Na opinião da líder bloquista, a questão que deve ser suscitada é “se é possível [haver] um Governo que cumpra a saúde, a escola, as pensões e o emprego”, ou seja, um Executivo em que o equilíbrio de forças – apesar de não ter especificado o arranjo que pretende – puxe o PS para a esquerda.
Para o Bloco, “o grande projeto da esquerda no século XXI” terá de passar por devolver a economia à esfera democrática, motivo pelo qual, acrescentou, será também necessário dar mais força aos bloquistas. “Teremos mais força e cumpriremos”, assegurou.
No entanto, as prioridades mais concretas para o futuro mais imediato (para esta e para a próxima legislatura) foram apresentadas do púlpito do pavilhão desportivo do Casal Vistoso.
A primeira é a aprovação da nova lei de bases da saúde (que o Governo mantém numa gaveta); a segunda assenta na demografia (para que um filho não seja visto como “fator de empobrecimento”), a terceira passa pelo combate às alterações climáticas – evitando perfurações para prospeção de petróleo, investindo nos transportes públicos e reduzindo progressivamente passes sociais -; a quarta radica na necessidade de nacionalização da banca e da energia – notou que em 40 anos de privatizações na energia e na banca levaram a “que os portugueses paguem a eletricidade mais cara, enquanto pagaram à banca 40 mil milhões de resgates e garantias” -; e a quinta relativa a um “salto de qualidade da democracia”, o que a levou a recordar a proposta do BE para criar um entidade que fiscalize a transparência no exercício de cargos políticos.
Com a secretária de Estado Mariana Vieira da Silva, em representação de António Costa, e com Ana Catarina Mendes, a liderar a comitiva do PS, na plateia, Catarina Martins recordou os momentos de tensão na chamada “geringonça”. Recordou as negociações “prejudicadas por interesses económicos ilegítimos”, como quando o PS recuou na ideia da taxa que incidiria sobre a produção de energias renováveis, mas assinalou que “só num momento a legislatura esteve em risco” – aquele que o Governo tentou compensar os patrões pelo aumento do salário mínimo através da redução da Taxa Social Única (TSU) paga pelas empresas.

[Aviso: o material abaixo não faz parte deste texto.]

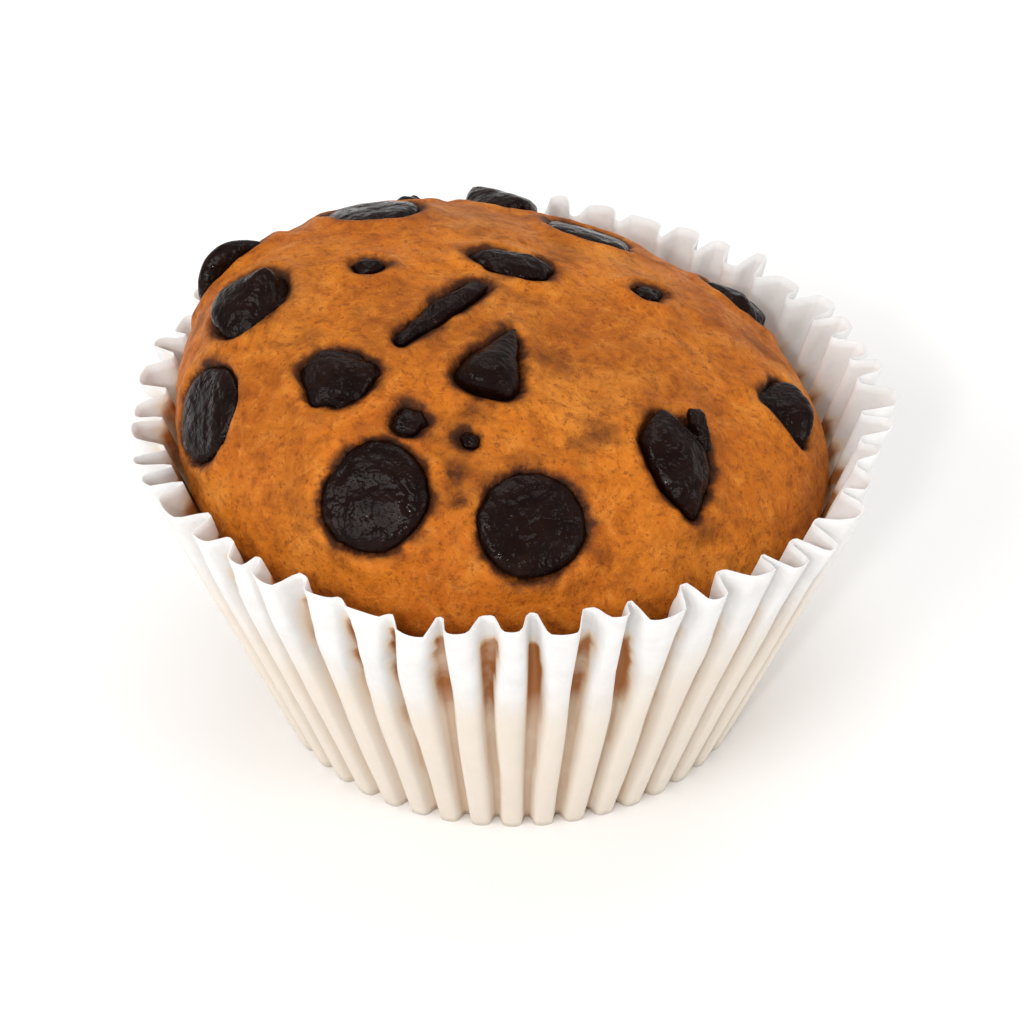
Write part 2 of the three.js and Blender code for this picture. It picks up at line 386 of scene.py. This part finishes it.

Apropriando-se parcialmente do mote de António Costa, Catarina Martins observou que “para o Bloco, palavra dada é palavra cumprida” e garantiu aos professores que tudo fará para que todo o tempo das suas carreiras seja contabilizado para efeitos de progressão. “Não os abandonamos!”, enfatizou.
Entre os vários remoques à direita – que acusou de nostalgia e à qual apontou o dedo, com ironia, por só ela poder dizer “com que políticas se cose” quando critica a esquerda por servir “clientelas” (funcionários públicos, pensionistas, trabalhadores com salário mínimo, etc.) no Orçamento do Estado -, lá voltou a disparar sobre o PS (o alvo preferencial dos mais destacados quadros bloquistas durante este fim-de-semana), lamentando que António Costa tenha terminado o congresso socialista “sem referir que o seu Governo só vive” porque assenta numa maioria sustentada pelos parceiros à sua esquerda. “Eu prefiro a cordialidade. Saúdo com amizade todas as forças que participam nesta convergência”, declarou, bastante aplaudida pelos congressistas.
Nesta XI Convenção, Catarina Martins e os principais dirigentes do partido deixaram bem claro que já estão a apontar às europeias (em que a cabeça de lista do partido voltará a ser Marisa Matias) e às legislativas, ficando patente que, além de reforçar a expressão do BE nas urnas, querem impedir os socialistas de chegar à maioria absoluta. “Agora, a esquerda”, defenderam os bloquistas quase em uníssono. Será mesmo?